Wrong Term Frequencies

I have the following sentence: “It is going to rain today” within “Table Create”.
At first, I convert it to documents “Strings To Document”, remove the punctuation and create a BoW with the “Bag of Words Creator”. Then I am using “TF” to create a column with term frequencies.

Although, I have a single document, where every term occurs a single time, I end up with an absolute term frequency of 2 for each term.

KNIME Workflow for TF (zip-file)

It would be great if you could have a look on it.
Thank you in advance.

Hi @b0raas,

you have set the Sentences column as Title as well in the dialog of the Strings to Documents node.
This will cause the term frequencies to double as the Title is also taken into account.
If you want to avoid this, you can select “Empty String” as Title in the dialog.

Best regards,
Julian

2 Likes

Thanks indeed this was the error. However, I am wondering why the column “Document” turns to an empty string after I change the title to “empty string”

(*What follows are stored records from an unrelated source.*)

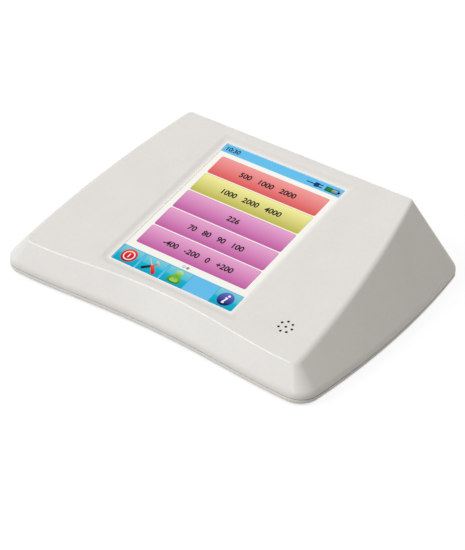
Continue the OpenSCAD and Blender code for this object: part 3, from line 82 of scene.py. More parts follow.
# Rounded edges as steps of height and inset: both lips of the seam, and the base's lower edge
SEAM_ROUND = [(0, 0.3), (0.1, 0.09), (0.3, 0)]
RIM_ROUND = [(0, RIM_SOFT), (0.2, 0.7), (0.6, 0.25), (RIM_SOFT, 0)]

# Heights between which a shell's faces are inside the seam, where they get painted shade
UPPER_SEAM = SEAM_Z - 0.05, SEAM_Z + SEAM_GAP + 0.02
LOWER_SEAM = SEAM_Z - 0.04, SEAM_Z + 0.05

# The window, the dish around it, and the pocket behind it that holds the display
WINDOW_W, WINDOW_H, WINDOW_R = 86.8, 115.6, 1
RIM_SIDE, RIM_TOP, RIM_BOTTOM, RIM_R = 6.4, 7.2, 4.8, 7.5
RIM_DEPTH, DISH_DEPTH, DISH_EASE, LIP_T, GLASS_GAP = 0.9, 0.65, 1.4, 0.6, 0.2
DISH_STEPS, DISH_END, DISH_EDGE = 17, 0.98, (1.03, 0.05)
POCKET_W, POCKET_H, POCKET_R, POCKET_UP = 97.6, 126.6, 1.2, 1.5

# Painted light from the screen in the thin lip around it: how much lighter, how far out and how it
# fades. The rest of the dish has painted shade, a little darker than the face. That ends between two
# distances.
LIP_PAINTED_GLOW, LIP_REACH, LIP_FADE = 1.09, 3.6, 1.5
DISH_PAINTED_SHADE, DISH_SHADE_NEAR, DISH_SHADE_FAR = 0.98, RIM_SIDE - 1.6, RIM_SIDE - 0.2

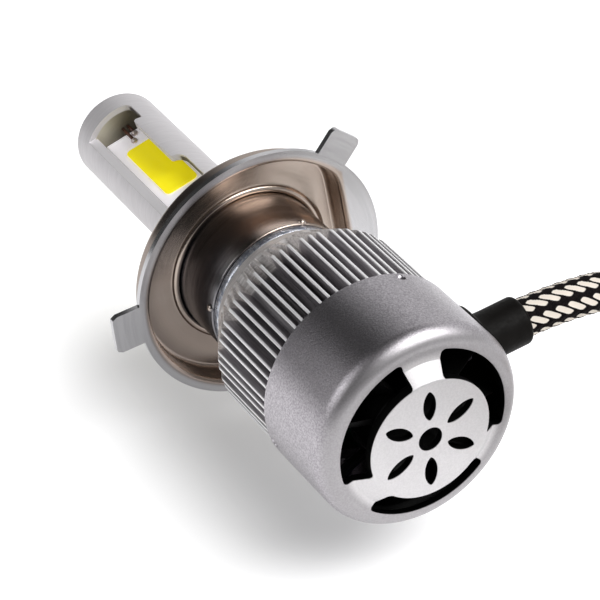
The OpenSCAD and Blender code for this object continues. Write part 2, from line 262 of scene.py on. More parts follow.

I was always thinking of the column “Document” to be content-related instead of title related.

Hi @b0raas,

No, it is actually the other way around. Only the title is being displayed in the Document cell. :slight_smile:

It is so wired, because the column with the empty header is then used as an input for the punctuation and “Bag of Words” model. Which then produces the desired output.

This topic was automatically closed 7 days after the last reply. New replies are no longer allowed.